**Given information**:
* start *
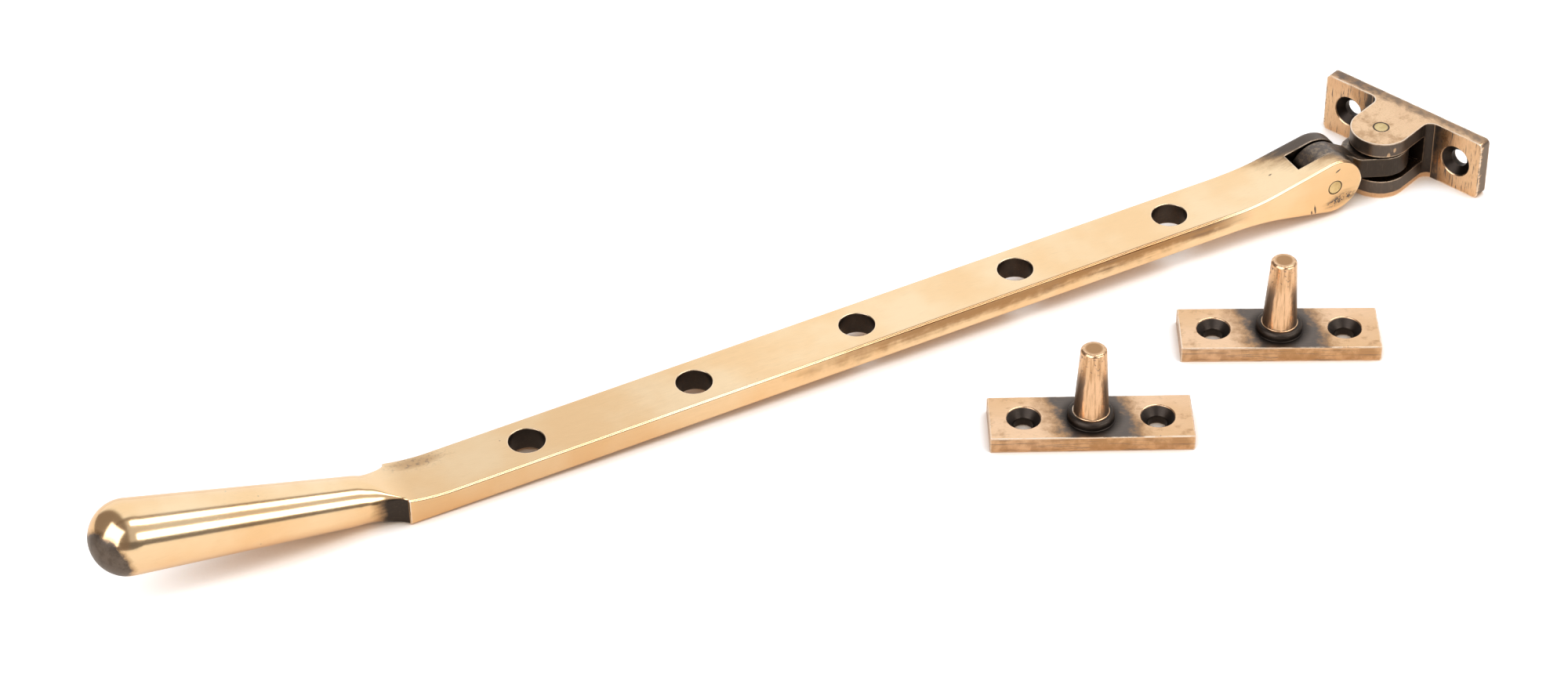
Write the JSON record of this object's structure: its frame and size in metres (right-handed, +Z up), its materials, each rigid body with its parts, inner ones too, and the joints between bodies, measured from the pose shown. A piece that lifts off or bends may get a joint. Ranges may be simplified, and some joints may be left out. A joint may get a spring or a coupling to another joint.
{
  "type": "casement stay",
  "caption": "Peg-type casement stay: cranked round handle, flat bar with peg holes and a forked end on a crossed-tongue link and screw-on bracket, with two stay pins.",
  "frame": {"origin": "middle of the bracket's back face, which is screwed to the window", "axes": "+X out of the bracket's back face, away from the arm; +Y along the bracket's plate; +Z up. The set lies on a level surface at z = -7.5 mm, and the arm points away from the bracket, 21 degrees off the -X axis"},
  "size_m": [0.3064, 0.1577, 0.0236],
  "materials": {
    "bronze": "polished bronze, worn bright on its edges, with dark ageing left in the corners and holes",
    "aged_bronze": "bronze darkened by age, rubbed bright only on its edges",
    "rivet_brass": "brass rivets filed flush, paler and yellower than the bronze"
  },
  "bodies": {
    "arm": {"stay_arm": "bronze", "lift_rivet": "rivet_brass", "stay_pin_1": "bronze", "stay_pin_2": "bronze"},
    "link": {"link": "aged_bronze"},
    "bracket": {"bracket": "bronze", "swing_rivet": "rivet_brass"}
  },
  "joints": [
    {"name": "lift", "type": "hinge", "parent": "arm", "child": "link", "pos_m": [-0.02751, 0.00588, 0.0005], "axis": [0.3584, 0.9336, 0], "range_deg": [-90, 90]},
    {"name": "swing", "type": "hinge", "parent": "link", "child": "bracket", "pos_m": [-0.0122, 0, 0.0005], "axis": [0, 0, 1], "range_deg": [-111, 69]}
  ]
}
* end *
**Short task**: Reproduce the material verbatim, line by line.

**Solution for this task**:
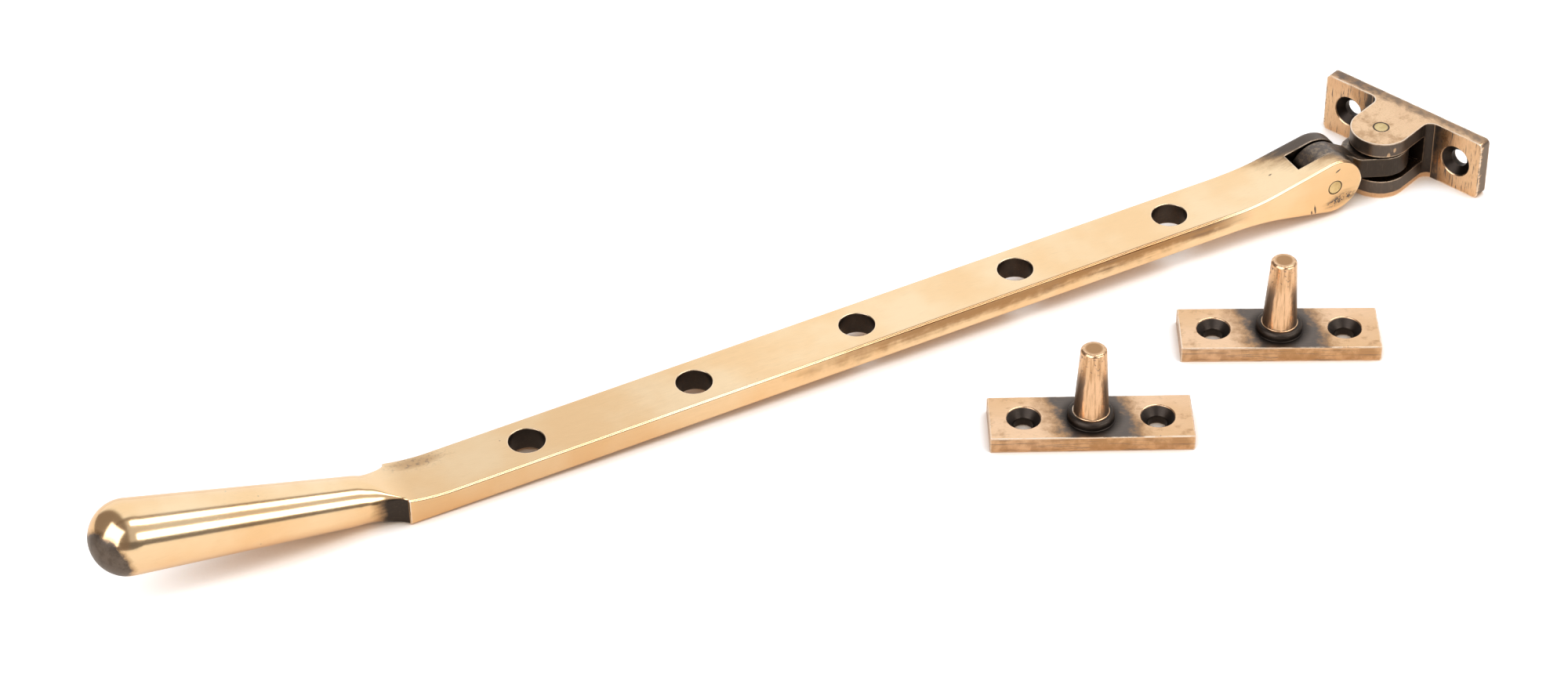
Write the JSON record of this object's structure: its frame and size in metres (right-handed, +Z up), its materials, each rigid body with its parts, inner ones too, and the joints between bodies, measured from the pose shown. A piece that lifts off or bends may get a joint. Ranges may be simplified, and some joints may be left out. A joint may get a spring or a coupling to another joint.
{
  "type": "casement stay",
  "caption": "Peg-type casement stay: cranked round handle, flat bar with peg holes and a forked end on a crossed-tongue link and screw-on bracket, with two stay pins.",
  "frame": {"origin": "middle of the bracket's back face, which is screwed to the window", "axes": "+X out of the bracket's back face, away from the arm; +Y along the bracket's plate; +Z up. The set lies on a level surface at z = -7.5 mm, and the arm points away from the bracket, 21 degrees off the -X axis"},
  "size_m": [0.3064, 0.1577, 0.0236],
  "materials": {
    "bronze": "polished bronze, worn bright on its edges, with dark ageing left in the corners and holes",
    "aged_bronze": "bronze darkened by age, rubbed bright only on its edges",
    "rivet_brass": "brass rivets filed flush, paler and yellower than the bronze"
  },
  "bodies": {
    "arm": {"stay_arm": "bronze", "lift_rivet": "rivet_brass", "stay_pin_1": "bronze", "stay_pin_2": "bronze"},
    "link": {"link": "aged_bronze"},
    "bracket": {"bracket": "bronze", "swing_rivet": "rivet_brass"}
  },
  "joints": [
    {"name": "lift", "type": "hinge", "parent": "arm", "child": "link", "pos_m": [-0.02751, 0.00588, 0.0005], "axis": [0.3584, 0.9336, 0], "range_deg": [-90, 90]},
    {"name": "swing", "type": "hinge", "parent": "link", "child": "bracket", "pos_m": [-0.0122, 0, 0.0005], "axis": [0, 0, 1], "range_deg": [-111, 69]}
  ]
}